EXERCISE REQUIREMENTS » Your task is to reproduce the material exactly.

-- START OF PROVIDED MATERIAL --

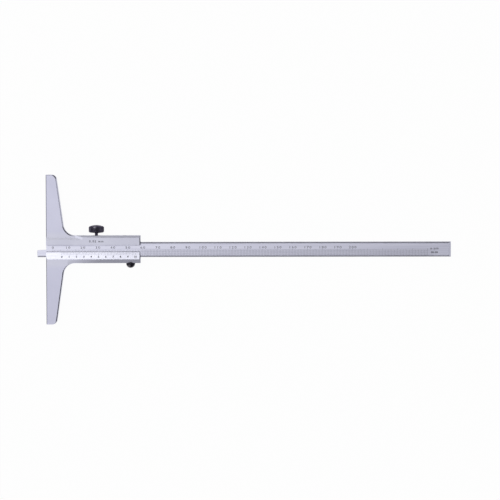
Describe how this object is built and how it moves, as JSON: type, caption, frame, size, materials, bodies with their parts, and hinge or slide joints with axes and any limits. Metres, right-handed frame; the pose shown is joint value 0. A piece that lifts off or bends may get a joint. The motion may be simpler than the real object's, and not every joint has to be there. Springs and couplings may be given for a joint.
{
  "type": "depth caliper",
  "caption": "Vernier depth caliper: a flat graduated beam slides through a T-shaped base with a vernier window, a knurled clamp screw and a domed thumb button.",
  "frame": {"origin": "on the measuring face of the base, on the centreline of the beam, at the back plane of the slider", "axes": "+X along the beam away from the work, +Y towards the clamp screw, +Z out of the graduated front"},
  "size_m": [0.276, 0.1, 0.0102],
  "materials": {
    "satin_steel": "fine satin ground stainless steel",
    "ground_steel": "ground stainless steel with engraved graduations",
    "bronze": "rolled phosphor bronze",
    "brass": "turned brass",
    "black_steel": "blackened steel"
  },
  "bodies": {
    "slider": {"slider_body": "satin_steel", "gib": "bronze", "gib_screws": "black_steel", "thumb_button": "black_steel"},
    "beam": {"beam": "ground_steel"},
    "clamp_pad": {"clamp_pad": "brass"},
    "clamp_screw": {"clamp_screw": "black_steel"}
  },
  "joints": [
    {"name": "beam_slide", "type": "slide", "parent": "slider", "child": "beam", "axis": [-1, 0, 0], "range_m": [-0.006, 0.194]},
    {"name": "clamp_travel", "type": "slide", "parent": "slider", "child": "clamp_pad", "axis": [0, 1, 0], "range_m": [0, 0.000675]},
    {"name": "clamp_turn", "type": "hinge", "parent": "clamp_pad", "child": "clamp_screw", "pos_m": [0.0334, 0.01, 0.00358], "axis": [0, 1, 0], "range_deg": [0, 540]}
  ],
  "couplings": [
    {"joint": "clamp_turn", "follows": "clamp_travel", "rad_per_m": 13963}
  ]
}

-- END OF PROVIDED MATERIAL --

ANSWER TO THIS PROBLEM »
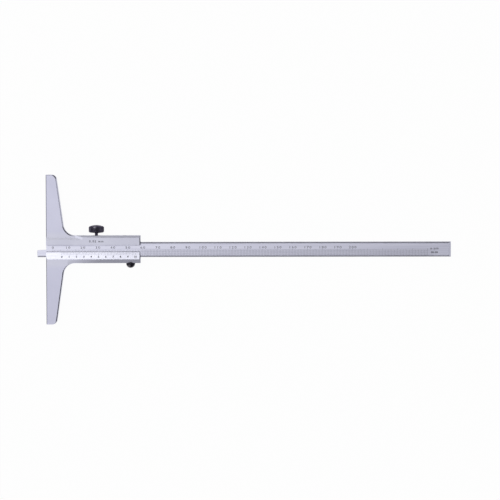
Describe how this object is built and how it moves, as JSON: type, caption, frame, size, materials, bodies with their parts, and hinge or slide joints with axes and any limits. Metres, right-handed frame; the pose shown is joint value 0. A piece that lifts off or bends may get a joint. The motion may be simpler than the real object's, and not every joint has to be there. Springs and couplings may be given for a joint.
{
  "type": "depth caliper",
  "caption": "Vernier depth caliper: a flat graduated beam slides through a T-shaped base with a vernier window, a knurled clamp screw and a domed thumb button.",
  "frame": {"origin": "on the measuring face of the base, on the centreline of the beam, at the back plane of the slider", "axes": "+X along the beam away from the work, +Y towards the clamp screw, +Z out of the graduated front"},
  "size_m": [0.276, 0.1, 0.0102],
  "materials": {
    "satin_steel": "fine satin ground stainless steel",
    "ground_steel": "ground stainless steel with engraved graduations",
    "bronze": "rolled phosphor bronze",
    "brass": "turned brass",
    "black_steel": "blackened steel"
  },
  "bodies": {
    "slider": {"slider_body": "satin_steel", "gib": "bronze", "gib_screws": "black_steel", "thumb_button": "black_steel"},
    "beam": {"beam": "ground_steel"},
    "clamp_pad": {"clamp_pad": "brass"},
    "clamp_screw": {"clamp_screw": "black_steel"}
  },
  "joints": [
    {"name": "beam_slide", "type": "slide", "parent": "slider", "child": "beam", "axis": [-1, 0, 0], "range_m": [-0.006, 0.194]},
    {"name": "clamp_travel", "type": "slide", "parent": "slider", "child": "clamp_pad", "axis": [0, 1, 0], "range_m": [0, 0.000675]},
    {"name": "clamp_turn", "type": "hinge", "parent": "clamp_pad", "child": "clamp_screw", "pos_m": [0.0334, 0.01, 0.00358], "axis": [0, 1, 0], "range_deg": [0, 540]}
  ],
  "couplings": [
    {"joint": "clamp_turn", "follows": "clamp_travel", "rad_per_m": 13963}
  ]
}